*GOAL:* Reproduce each line exactly. Skip none.

*DATA:*
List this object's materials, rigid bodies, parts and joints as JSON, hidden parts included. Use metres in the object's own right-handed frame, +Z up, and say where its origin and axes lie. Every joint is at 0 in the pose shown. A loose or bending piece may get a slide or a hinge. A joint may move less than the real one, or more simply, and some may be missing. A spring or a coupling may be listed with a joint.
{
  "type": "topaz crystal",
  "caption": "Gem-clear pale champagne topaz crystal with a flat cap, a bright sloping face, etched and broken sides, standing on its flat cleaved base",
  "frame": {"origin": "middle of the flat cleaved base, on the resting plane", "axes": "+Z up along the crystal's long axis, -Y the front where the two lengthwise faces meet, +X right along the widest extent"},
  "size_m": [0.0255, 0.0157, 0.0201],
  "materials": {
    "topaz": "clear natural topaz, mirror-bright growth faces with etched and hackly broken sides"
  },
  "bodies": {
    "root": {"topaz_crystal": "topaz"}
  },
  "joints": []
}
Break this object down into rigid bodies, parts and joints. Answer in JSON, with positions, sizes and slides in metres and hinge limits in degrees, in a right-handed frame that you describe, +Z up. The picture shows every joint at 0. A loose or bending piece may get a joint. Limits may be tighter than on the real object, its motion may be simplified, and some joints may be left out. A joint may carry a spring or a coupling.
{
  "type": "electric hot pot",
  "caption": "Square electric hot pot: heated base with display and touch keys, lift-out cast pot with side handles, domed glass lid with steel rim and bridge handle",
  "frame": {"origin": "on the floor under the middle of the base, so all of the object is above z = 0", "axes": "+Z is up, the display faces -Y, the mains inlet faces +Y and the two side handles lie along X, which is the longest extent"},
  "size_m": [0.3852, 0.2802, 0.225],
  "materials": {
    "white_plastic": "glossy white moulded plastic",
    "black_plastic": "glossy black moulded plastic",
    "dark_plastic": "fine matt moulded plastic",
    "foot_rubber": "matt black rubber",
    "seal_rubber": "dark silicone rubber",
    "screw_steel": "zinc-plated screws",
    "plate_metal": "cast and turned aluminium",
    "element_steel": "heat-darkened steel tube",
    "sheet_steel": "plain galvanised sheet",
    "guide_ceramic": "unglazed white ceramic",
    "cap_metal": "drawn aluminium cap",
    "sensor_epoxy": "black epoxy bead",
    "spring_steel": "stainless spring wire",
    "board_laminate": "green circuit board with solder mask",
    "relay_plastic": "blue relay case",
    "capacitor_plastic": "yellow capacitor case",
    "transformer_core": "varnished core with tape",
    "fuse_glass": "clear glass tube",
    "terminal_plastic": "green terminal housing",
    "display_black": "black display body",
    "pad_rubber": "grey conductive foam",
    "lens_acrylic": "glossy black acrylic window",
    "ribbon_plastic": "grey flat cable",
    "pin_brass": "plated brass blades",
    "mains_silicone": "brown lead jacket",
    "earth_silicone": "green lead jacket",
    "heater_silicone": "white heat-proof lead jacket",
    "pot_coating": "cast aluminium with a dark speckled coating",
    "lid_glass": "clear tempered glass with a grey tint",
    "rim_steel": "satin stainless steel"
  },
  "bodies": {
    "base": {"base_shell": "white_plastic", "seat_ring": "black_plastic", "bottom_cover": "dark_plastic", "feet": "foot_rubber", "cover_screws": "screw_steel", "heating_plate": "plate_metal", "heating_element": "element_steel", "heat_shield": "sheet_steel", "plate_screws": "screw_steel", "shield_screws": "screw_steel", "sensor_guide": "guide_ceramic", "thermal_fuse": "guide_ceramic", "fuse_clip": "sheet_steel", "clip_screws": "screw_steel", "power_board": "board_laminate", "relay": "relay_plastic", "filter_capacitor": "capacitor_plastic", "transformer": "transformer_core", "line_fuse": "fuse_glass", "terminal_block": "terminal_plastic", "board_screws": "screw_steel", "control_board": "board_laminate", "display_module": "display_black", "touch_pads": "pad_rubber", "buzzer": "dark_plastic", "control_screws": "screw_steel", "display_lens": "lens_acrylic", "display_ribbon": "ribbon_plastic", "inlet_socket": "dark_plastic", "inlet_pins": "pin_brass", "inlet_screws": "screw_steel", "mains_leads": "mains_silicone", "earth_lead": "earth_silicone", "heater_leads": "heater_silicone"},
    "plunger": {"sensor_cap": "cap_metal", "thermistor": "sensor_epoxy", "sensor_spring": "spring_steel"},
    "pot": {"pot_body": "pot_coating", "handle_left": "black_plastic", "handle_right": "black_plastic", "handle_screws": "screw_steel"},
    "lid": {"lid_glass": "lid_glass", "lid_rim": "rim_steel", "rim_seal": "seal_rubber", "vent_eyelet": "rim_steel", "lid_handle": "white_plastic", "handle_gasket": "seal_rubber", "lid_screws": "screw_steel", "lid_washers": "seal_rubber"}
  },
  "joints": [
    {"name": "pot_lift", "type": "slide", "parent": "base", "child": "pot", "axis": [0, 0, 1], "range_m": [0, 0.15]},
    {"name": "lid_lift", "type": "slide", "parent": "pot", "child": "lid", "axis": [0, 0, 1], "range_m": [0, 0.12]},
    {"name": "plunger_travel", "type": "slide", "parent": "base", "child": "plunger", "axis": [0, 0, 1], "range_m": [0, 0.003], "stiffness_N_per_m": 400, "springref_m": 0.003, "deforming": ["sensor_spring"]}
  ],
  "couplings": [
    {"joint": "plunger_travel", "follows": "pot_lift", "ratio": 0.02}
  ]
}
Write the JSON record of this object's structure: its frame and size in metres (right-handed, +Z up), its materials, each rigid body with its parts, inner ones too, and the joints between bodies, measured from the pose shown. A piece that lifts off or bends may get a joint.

*RESULT FOR THIS TASK:*
List this object's materials, rigid bodies, parts and joints as JSON, hidden parts included. Use metres in the object's own right-handed frame, +Z up, and say where its origin and axes lie. Every joint is at 0 in the pose shown. A loose or bending piece may get a slide or a hinge. A joint may move less than the real one, or more simply, and some may be missing. A spring or a coupling may be listed with a joint.
{
  "type": "topaz crystal",
  "caption": "Gem-clear pale champagne topaz crystal with a flat cap, a bright sloping face, etched and broken sides, standing on its flat cleaved base",
  "frame": {"origin": "middle of the flat cleaved base, on the resting plane", "axes": "+Z up along the crystal's long axis, -Y the front where the two lengthwise faces meet, +X right along the widest extent"},
  "size_m": [0.0255, 0.0157, 0.0201],
  "materials": {
    "topaz": "clear natural topaz, mirror-bright growth faces with etched and hackly broken sides"
  },
  "bodies": {
    "root": {"topaz_crystal": "topaz"}
  },
  "joints": []
}
Break this object down into rigid bodies, parts and joints. Answer in JSON, with positions, sizes and slides in metres and hinge limits in degrees, in a right-handed frame that you describe, +Z up. The picture shows every joint at 0. A loose or bending piece may get a joint. Limits may be tighter than on the real object, its motion may be simplified, and some joints may be left out. A joint may carry a spring or a coupling.
{
  "type": "electric hot pot",
  "caption": "Square electric hot pot: heated base with display and touch keys, lift-out cast pot with side handles, domed glass lid with steel rim and bridge handle",
  "frame": {"origin": "on the floor under the middle of the base, so all of the object is above z = 0", "axes": "+Z is up, the display faces -Y, the mains inlet faces +Y and the two side handles lie along X, which is the longest extent"},
  "size_m": [0.3852, 0.2802, 0.225],
  "materials": {
    "white_plastic": "glossy white moulded plastic",
    "black_plastic": "glossy black moulded plastic",
    "dark_plastic": "fine matt moulded plastic",
    "foot_rubber": "matt black rubber",
    "seal_rubber": "dark silicone rubber",
    "screw_steel": "zinc-plated screws",
    "plate_metal": "cast and turned aluminium",
    "element_steel": "heat-darkened steel tube",
    "sheet_steel": "plain galvanised sheet",
    "guide_ceramic": "unglazed white ceramic",
    "cap_metal": "drawn aluminium cap",
    "sensor_epoxy": "black epoxy bead",
    "spring_steel": "stainless spring wire",
    "board_laminate": "green circuit board with solder mask",
    "relay_plastic": "blue relay case",
    "capacitor_plastic": "yellow capacitor case",
    "transformer_core": "varnished core with tape",
    "fuse_glass": "clear glass tube",
    "terminal_plastic": "green terminal housing",
    "display_black": "black display body",
    "pad_rubber": "grey conductive foam",
    "lens_acrylic": "glossy black acrylic window",
    "ribbon_plastic": "grey flat cable",
    "pin_brass": "plated brass blades",
    "mains_silicone": "brown lead jacket",
    "earth_silicone": "green lead jacket",
    "heater_silicone": "white heat-proof lead jacket",
    "pot_coating": "cast aluminium with a dark speckled coating",
    "lid_glass": "clear tempered glass with a grey tint",
    "rim_steel": "satin stainless steel"
  },
  "bodies": {
    "base": {"base_shell": "white_plastic", "seat_ring": "black_plastic", "bottom_cover": "dark_plastic", "feet": "foot_rubber", "cover_screws": "screw_steel", "heating_plate": "plate_metal", "heating_element": "element_steel", "heat_shield": "sheet_steel", "plate_screws": "screw_steel", "shield_screws": "screw_steel", "sensor_guide": "guide_ceramic", "thermal_fuse": "guide_ceramic", "fuse_clip": "sheet_steel", "clip_screws": "screw_steel", "power_board": "board_laminate", "relay": "relay_plastic", "filter_capacitor": "capacitor_plastic", "transformer": "transformer_core", "line_fuse": "fuse_glass", "terminal_block": "terminal_plastic", "board_screws": "screw_steel", "control_board": "board_laminate", "display_module": "display_black", "touch_pads": "pad_rubber", "buzzer": "dark_plastic", "control_screws": "screw_steel", "display_lens": "lens_acrylic", "display_ribbon": "ribbon_plastic", "inlet_socket": "dark_plastic", "inlet_pins": "pin_brass", "inlet_screws": "screw_steel", "mains_leads": "mains_silicone", "earth_lead": "earth_silicone", "heater_leads": "heater_silicone"},
    "plunger": {"sensor_cap": "cap_metal", "thermistor": "sensor_epoxy", "sensor_spring": "spring_steel"},
    "pot": {"pot_body": "pot_coating", "handle_left": "black_plastic", "handle_right": "black_plastic", "handle_screws": "screw_steel"},
    "lid": {"lid_glass": "lid_glass", "lid_rim": "rim_steel", "rim_seal": "seal_rubber", "vent_eyelet": "rim_steel", "lid_handle": "white_plastic", "handle_gasket": "seal_rubber", "lid_screws": "screw_steel", "lid_washers": "seal_rubber"}
  },
  "joints": [
    {"name": "pot_lift", "type": "slide", "parent": "base", "child": "pot", "axis": [0, 0, 1], "range_m": [0, 0.15]},
    {"name": "lid_lift", "type": "slide", "parent": "pot", "child": "lid", "axis": [0, 0, 1], "range_m": [0, 0.12]},
    {"name": "plunger_travel", "type": "slide", "parent": "base", "child": "plunger", "axis": [0, 0, 1], "range_m": [0, 0.003], "stiffness_N_per_m": 400, "springref_m": 0.003, "deforming": ["sensor_spring"]}
  ],
  "couplings": [
    {"joint": "plunger_travel", "follows": "pot_lift", "ratio": 0.02}
  ]
}
Write the JSON record of this object's structure: its frame and size in metres (right-handed, +Z up), its materials, each rigid body with its parts, inner ones too, and the joints between bodies, measured from the pose shown. A piece that lifts off or bends may get a joint.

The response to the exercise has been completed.